>> start Data lines

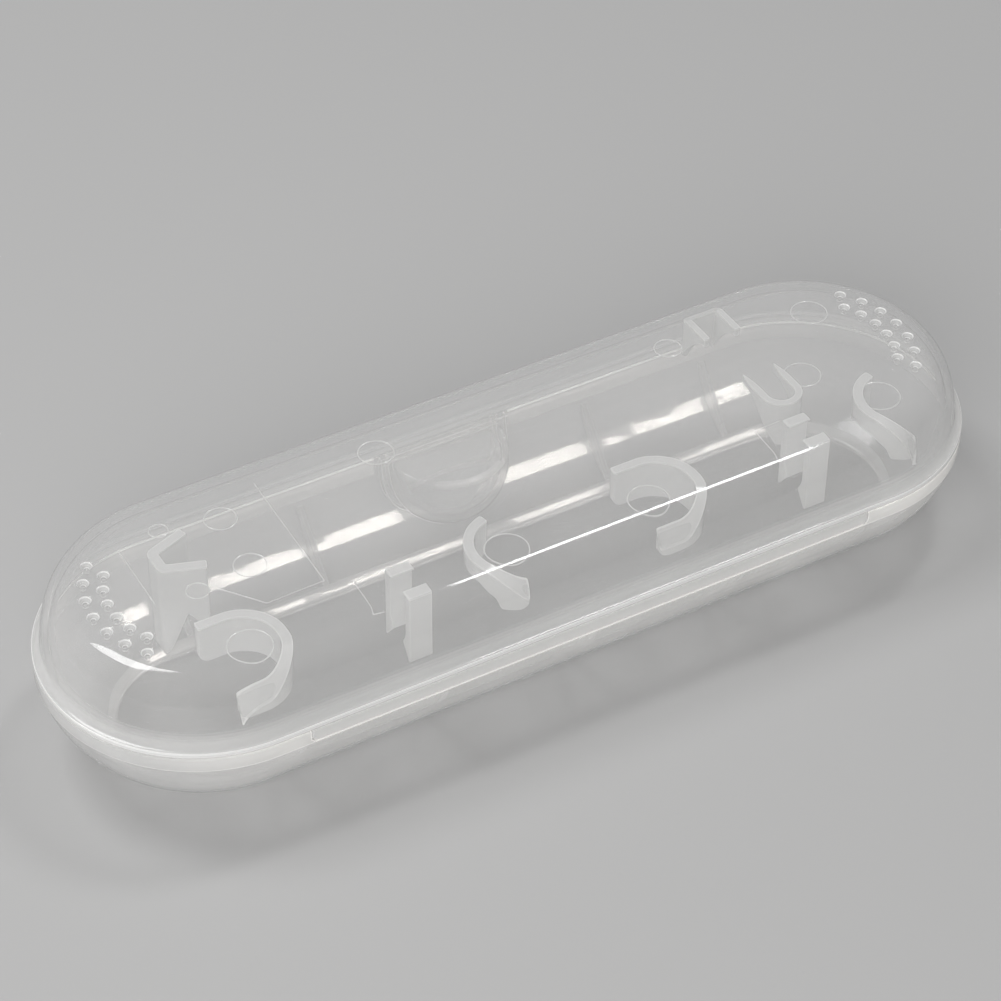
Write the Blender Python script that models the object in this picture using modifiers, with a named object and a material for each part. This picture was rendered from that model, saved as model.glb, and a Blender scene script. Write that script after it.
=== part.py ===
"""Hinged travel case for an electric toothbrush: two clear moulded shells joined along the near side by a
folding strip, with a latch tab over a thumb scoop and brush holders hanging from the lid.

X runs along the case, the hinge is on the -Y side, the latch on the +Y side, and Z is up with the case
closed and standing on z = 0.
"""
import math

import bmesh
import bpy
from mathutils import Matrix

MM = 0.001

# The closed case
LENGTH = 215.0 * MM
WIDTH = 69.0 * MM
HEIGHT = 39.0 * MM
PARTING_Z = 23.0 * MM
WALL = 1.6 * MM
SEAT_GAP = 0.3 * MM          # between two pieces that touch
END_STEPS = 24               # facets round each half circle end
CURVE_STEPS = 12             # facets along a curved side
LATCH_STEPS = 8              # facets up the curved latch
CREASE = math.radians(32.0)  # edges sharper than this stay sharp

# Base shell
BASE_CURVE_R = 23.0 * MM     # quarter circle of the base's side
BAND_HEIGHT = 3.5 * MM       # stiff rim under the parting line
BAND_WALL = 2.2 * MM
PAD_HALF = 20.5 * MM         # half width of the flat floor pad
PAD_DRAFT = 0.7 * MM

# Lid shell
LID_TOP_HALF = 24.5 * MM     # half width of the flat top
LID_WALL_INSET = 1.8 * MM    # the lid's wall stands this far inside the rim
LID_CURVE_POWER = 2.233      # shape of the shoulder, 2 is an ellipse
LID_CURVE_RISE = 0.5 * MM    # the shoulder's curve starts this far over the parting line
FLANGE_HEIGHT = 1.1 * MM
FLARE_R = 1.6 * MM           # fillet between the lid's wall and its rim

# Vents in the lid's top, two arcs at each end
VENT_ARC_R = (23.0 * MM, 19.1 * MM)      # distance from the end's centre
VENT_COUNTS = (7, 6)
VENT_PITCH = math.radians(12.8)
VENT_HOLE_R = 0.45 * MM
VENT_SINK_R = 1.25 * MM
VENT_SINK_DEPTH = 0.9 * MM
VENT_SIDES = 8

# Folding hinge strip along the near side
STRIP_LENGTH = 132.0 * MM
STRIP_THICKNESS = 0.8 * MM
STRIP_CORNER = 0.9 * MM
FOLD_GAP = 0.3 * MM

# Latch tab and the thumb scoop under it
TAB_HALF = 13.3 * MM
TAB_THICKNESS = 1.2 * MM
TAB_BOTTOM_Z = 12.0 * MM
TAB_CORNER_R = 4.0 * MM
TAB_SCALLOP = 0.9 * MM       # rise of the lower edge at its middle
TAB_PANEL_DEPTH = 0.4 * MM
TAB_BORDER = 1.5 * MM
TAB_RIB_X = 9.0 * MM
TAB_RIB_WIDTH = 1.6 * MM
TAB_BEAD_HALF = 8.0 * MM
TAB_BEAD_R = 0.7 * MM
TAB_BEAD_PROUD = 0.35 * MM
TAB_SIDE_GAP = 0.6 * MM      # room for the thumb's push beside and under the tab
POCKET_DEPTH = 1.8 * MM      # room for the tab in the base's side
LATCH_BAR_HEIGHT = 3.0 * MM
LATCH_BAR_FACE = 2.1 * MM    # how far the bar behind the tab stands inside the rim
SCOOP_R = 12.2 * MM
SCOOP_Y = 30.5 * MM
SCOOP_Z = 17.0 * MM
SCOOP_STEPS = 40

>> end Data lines

* Task requirements
Output every line above without altering anything.

* Answer to this task
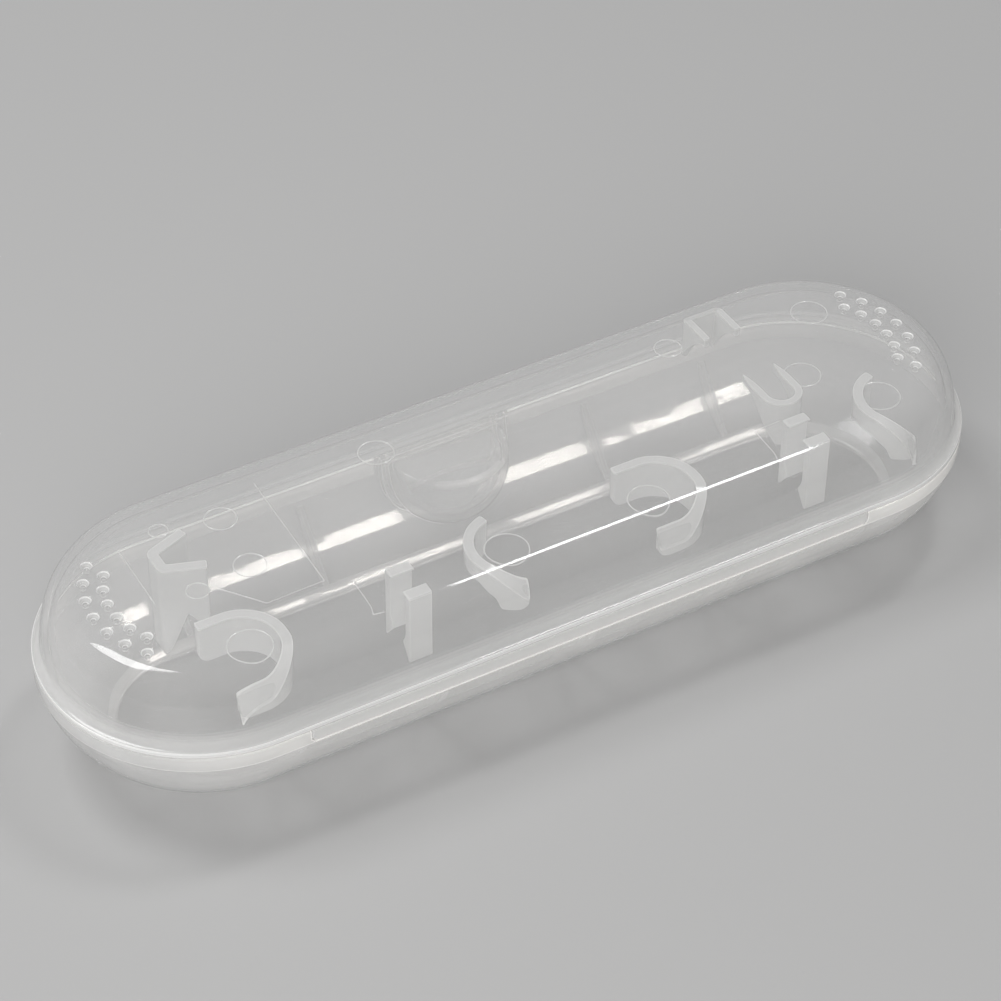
Write the Blender Python script that models the object in this picture using modifiers, with a named object and a material for each part. This picture was rendered from that model, saved as model.glb, and a Blender scene script. Write that script after it.
=== part.py ===
"""Hinged travel case for an electric toothbrush: two clear moulded shells joined along the near side by a
folding strip, with a latch tab over a thumb scoop and brush holders hanging from the lid.

X runs along the case, the hinge is on the -Y side, the latch on the +Y side, and Z is up with the case
closed and standing on z = 0.
"""
import math

import bmesh
import bpy
from mathutils import Matrix

MM = 0.001

# The closed case
LENGTH = 215.0 * MM
WIDTH = 69.0 * MM
HEIGHT = 39.0 * MM
PARTING_Z = 23.0 * MM
WALL = 1.6 * MM
SEAT_GAP = 0.3 * MM          # between two pieces that touch
END_STEPS = 24               # facets round each half circle end
CURVE_STEPS = 12             # facets along a curved side
LATCH_STEPS = 8              # facets up the curved latch
CREASE = math.radians(32.0)  # edges sharper than this stay sharp

# Base shell
BASE_CURVE_R = 23.0 * MM     # quarter circle of the base's side
BAND_HEIGHT = 3.5 * MM       # stiff rim under the parting line
BAND_WALL = 2.2 * MM
PAD_HALF = 20.5 * MM         # half width of the flat floor pad
PAD_DRAFT = 0.7 * MM

# Lid shell
LID_TOP_HALF = 24.5 * MM     # half width of the flat top
LID_WALL_INSET = 1.8 * MM    # the lid's wall stands this far inside the rim
LID_CURVE_POWER = 2.233      # shape of the shoulder, 2 is an ellipse
LID_CURVE_RISE = 0.5 * MM    # the shoulder's curve starts this far over the parting line
FLANGE_HEIGHT = 1.1 * MM
FLARE_R = 1.6 * MM           # fillet between the lid's wall and its rim

# Vents in the lid's top, two arcs at each end
VENT_ARC_R = (23.0 * MM, 19.1 * MM)      # distance from the end's centre
VENT_COUNTS = (7, 6)
VENT_PITCH = math.radians(12.8)
VENT_HOLE_R = 0.45 * MM
VENT_SINK_R = 1.25 * MM
VENT_SINK_DEPTH = 0.9 * MM
VENT_SIDES = 8

# Folding hinge strip along the near side
STRIP_LENGTH = 132.0 * MM
STRIP_THICKNESS = 0.8 * MM
STRIP_CORNER = 0.9 * MM
FOLD_GAP = 0.3 * MM

# Latch tab and the thumb scoop under it
TAB_HALF = 13.3 * MM
TAB_THICKNESS = 1.2 * MM
TAB_BOTTOM_Z = 12.0 * MM
TAB_CORNER_R = 4.0 * MM
TAB_SCALLOP = 0.9 * MM       # rise of the lower edge at its middle
TAB_PANEL_DEPTH = 0.4 * MM
TAB_BORDER = 1.5 * MM
TAB_RIB_X = 9.0 * MM
TAB_RIB_WIDTH = 1.6 * MM
TAB_BEAD_HALF = 8.0 * MM
TAB_BEAD_R = 0.7 * MM
TAB_BEAD_PROUD = 0.35 * MM
TAB_SIDE_GAP = 0.6 * MM      # room for the thumb's push beside and under the tab
POCKET_DEPTH = 1.8 * MM      # room for the tab in the base's side
LATCH_BAR_HEIGHT = 3.0 * MM
LATCH_BAR_FACE = 2.1 * MM    # how far the bar behind the tab stands inside the rim
SCOOP_R = 12.2 * MM
SCOOP_Y = 30.5 * MM
SCOOP_Z = 17.0 * MM
SCOOP_STEPS = 40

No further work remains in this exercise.